I'm with Becca - truth exists eternally, outside of and earlier than us.

I'm not sure it's totally "find-able" on this Earth, however. It's almost as if this life is exclusively for the seeking (and for the living of our meager conception) of that truth, that light, that sublimity.

If Grace=Truth, we only can find tiny pieces of it here; Jenna and I talked once about heaven, and I believe that heaven is that place/space of ultimate grace and understanding.
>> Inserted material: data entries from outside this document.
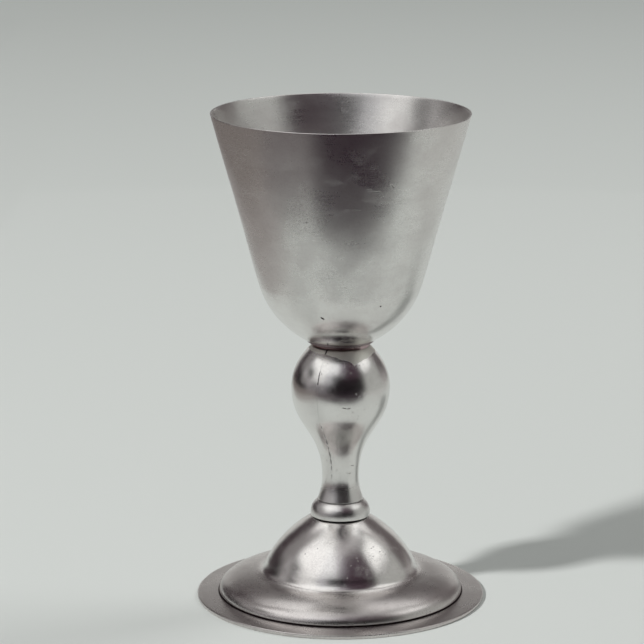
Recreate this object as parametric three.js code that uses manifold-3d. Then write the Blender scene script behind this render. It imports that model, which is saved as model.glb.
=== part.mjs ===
// A pewter communion chalice, built up as it comes apart on a bench: cup, plate, ring, two stem halves,
// collar and foot, all threaded on one tie rod and pulled together by a nut inside the foot.
// Millimetres, +Z up, standing on z = 0 with the turning axis on x = y = 0.
import * as THREE from "three";
import { mergeVertices } from "three/addons/utils/BufferGeometryUtils.js";
import Module from "manifold-3d";

const wasm = await Module();
wasm.setup();

// ---- Driving dimensions ----

// Overall
const height = 216;
const rimRadius = 56.2;
const flangeRadius = 63.3;
const knopRadius = 21.6;

// Cup: a straight flaring wall that runs into a round bottom, with a flat seat turned under it
const wallSlope = 0.27;            // radians from upright
const coneBottomZ = 142;
const bottomArcRadius = 41;
const cupWall = 1.25;
const rimWidth = 0.75;
const seatRadius = 14.5;
const cupFloor = 1.4;              // thickness of the floor over the seat

// Stack on the tie rod: heights of the joints between the pieces
const plateThickness = 0.9;
const neckRingHeight = 1.65;
const neckRingBottomZ = 113.7;
const collarTopZ = 44.2;
const domeTopZ = 37.7;
const flangeTopZ = 2.2;

// Neck ring
const neckRingRadius = 12.6;
const neckRegisterRadius = 10.8;   // the narrower steps above and below it
const neckRegister = 0.4;

// Stem: from the waist one curve swells to the widest place of the knop, and another closes in over it
const knopCentreZ = 95;
const knopTopRadius = 12.65;
const knopBelow = 18;              // how far below and above its widest place the knop keeps its width
const knopAbove = 5;
const shoulderRadius = 19.85;      // where the closing curve bends in
const shoulderZ = 106.9;
const waistRadius = 8.05;
const waistZ = 52.5;
const waistAbove = 25.6;           // how far above and below its narrowest place the waist keeps its width
const waistBelow = 5.8;
const stemFootRadius = 10.05;
const stemFlareRadius = 9.4;       // where the flare under the waist bends out
const stemFlareZ = 47.6;
const stemWall = 2;
const stemSeamGap = 0.3;
const seamTurn = THREE.MathUtils.degToRad(28);   // the seam, from -Y towards -X

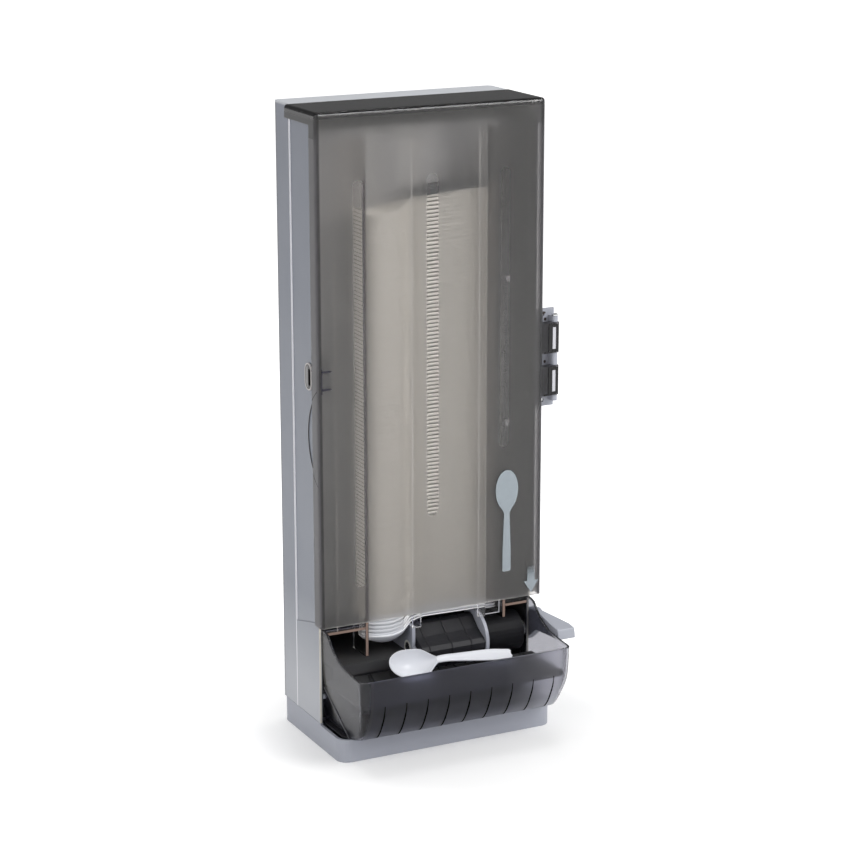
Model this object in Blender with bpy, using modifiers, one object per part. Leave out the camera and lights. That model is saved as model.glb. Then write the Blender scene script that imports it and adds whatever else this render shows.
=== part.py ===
"""A counter-top cutlery dispenser: a tall cabinet with a hinged cover, a stack of spoons in a magazine,
a lever that turns a rotor under the stack, and a tray that catches the spoon.

Lengths are in metres and +Z is up. The front is at -Y. The origin is the centre of the base's footprint,
on the table.
"""

import math

import bmesh
import bpy
from mathutils import Matrix, Vector

# Clearances
gap = 0.0003
pivot_gap = 0.0003
overrun = 0.002

# The profile of a bevel that is a quarter circle
round_share = 0.5

# Cabinet as a whole
width = 0.234
height = 0.62865
base_depth = 0.1405
kerb_reach = 0.033
back_step = 0.0015

# Base
base_corner = 0.012
kerb_height = 0.0234
rim_height = 0.0253
base_floor = 0.003
base_wall = 0.003
pad_radius = 0.009
pad_thickness = 0.002
pad_side_inset = 0.036
pad_end_inset = 0.019

# Screws
screw_radius = 0.002
screw_head_radius = 0.0036
screw_head_height = 0.0018
screw_length = 0.014
counterbore_gap = 0.0006
boss_radius = 0.0055

# Housing
housing_wall = 0.003
housing_corner = 0.005
recess_depth = 0.001
recess_bottom_front = 0.130
recess_bottom_back = 0.1157
recess_top_front_drop = 0.01325
recess_top_back_drop = 0.01135
scallop_radius = 0.057
scallop_reach = 0.0369
scallop_height = 0.315
scallop_depth = 0.0008
corner_boss_size = 0.012
corner_boss_reach = 0.016
corner_boss_height = 0.024
front_boss_setback = 0.019
rear_boss_setback = 0.016

# Cover, which is the door
cover_wall = 0.0025
cover_overhang = 0.0045
cover_bottom = 0.128
cover_corner = 0.0035
door_depth = 0.015
right_flange_depth = 0.0115
top_panel_depth = 0.070
top_skirt = 0.0125

# Hinge at the right
hinge_side_reach = 0.0195
hinge_setback = 0.005
hinge_low = 0.320
hinge_high = 0.419
hinge_plate = 0.0025
hinge_plate_gap = 0.007
hinge_plate_edge = 0.0031
hinge_leaf_depth = 0.032
hinge_pin_radius = 0.002
hinge_pin_head = 0.0032
hinge_pin_head_height = 0.0015
lug_radius = 0.0032
lug_length = 0.006
barrel_radius = 0.0045
upper_knuckle_low = 0.376
upper_knuckle_high = 0.406
lower_knuckle_low = 0.333
lower_knuckle_high = 0.3625
knuckle_border = 0.005
knuckle_window = 0.0085
hinge_screw_inset = 0.016
hinge_hole_radius = 0.0021

# Lock at the left
lock_setback = 0.03145
lock_height = 0.373
lock_half_height = 0.0134
bezel_radius = 0.0077
bezel_flange = 0.0015
bezel_border = 0.0017
slot_half_width = 0.0022
slot_half_height = 0.0085
slot_forward = 0.0030
lock_body_depth = 0.0135
lock_body_half_width = 0.0105
lock_body_half_height = 0.0160
tongue_thickness = 0.003
tongue_wall = 0.0049
tongue_half_height = 0.005
tongue_nose = 0.0225
tongue_tail = 0.0070
tongue_travel = 0.004
catch_arm = 0.0022
catch_arm_depth = 0.0097
catch_arm_half_height = 0.015
catch_lip = 0.0006
catch_lip_half_height = 0.007
catch_rib = 0.0014
catch_rib_offset = 0.0083
catch_rib_depth = 0.0045
catch_rib_reach = 0.0064
catch_clearance = 0.0005

# Chassis plate behind the magazine
chassis_setback = 0.042
chassis_plate = 0.0025
chassis_side_gap = 0.0025
chassis_low = 0.127
chassis_headroom = 0.02265
chassis_boss_radius = 0.006
chassis_boss_side = 0.085
chassis_boss_low = 0.170
chassis_boss_headroom = 0.06865

# Magazine guides and retainers
guide_wall = 0.0035
guide_left_inner = 0.0685
guide_right_inner = 0.080
guide_front = 0.005
guide_foot_depth = 0.029
guide_left_low = 0.091
guide_drum_clearance = 0.0011
guide_headroom = 0.02865
guide_flange = 0.0025
guide_left_flange_reach = 0.031
guide_right_flange_reach = 0.026
guide_flange_low = 0.119
guide_ledge_reach = 0.0425
guide_ledge_depth = 0.007
guide_ledge = 0.0025
magazine_screw_side = 0.0033
magazine_boss_radius = 0.0053
magazine_screw_low = 0.310
magazine_screw_high = 0.455
retainer_depth = 0.0022
retainer_low = 0.113
retainer_left_low_x = -0.021
retainer_left_width = 0.009
retainer_right_low_x = 0.052
retainer_right_width = 0.0075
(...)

maybe...I wish I could sound more confident and clear about all of this.

6:44 AM  
Blogger scøüpe said...

truth is outside of man , no doubt. religion - as i see it - is man's attempt to find and understand that truth which he sees all around himself. that's what i mean by 'EACH has begun in the heart of man'.

9:34 AM  
Blogger jmg said...

i still think it starts outside of man...i think it is God who puts in our hearts the desire to find that truth, which ultimately is Himself. that's why it's Grace, because we have no part in its beginning.

i think deep down, our instinct is to run from a God who is perfect and omnipotent, because we know that we are not. any desire to actually seek Him, or the Truth that reminds us of our own imperfection, comes from God's Grace alone.

we are pursued before we are pursuers--because on our own, we can't manufacture enough desire, interest or courage to actually run towards the thing that could rightfully destroy us.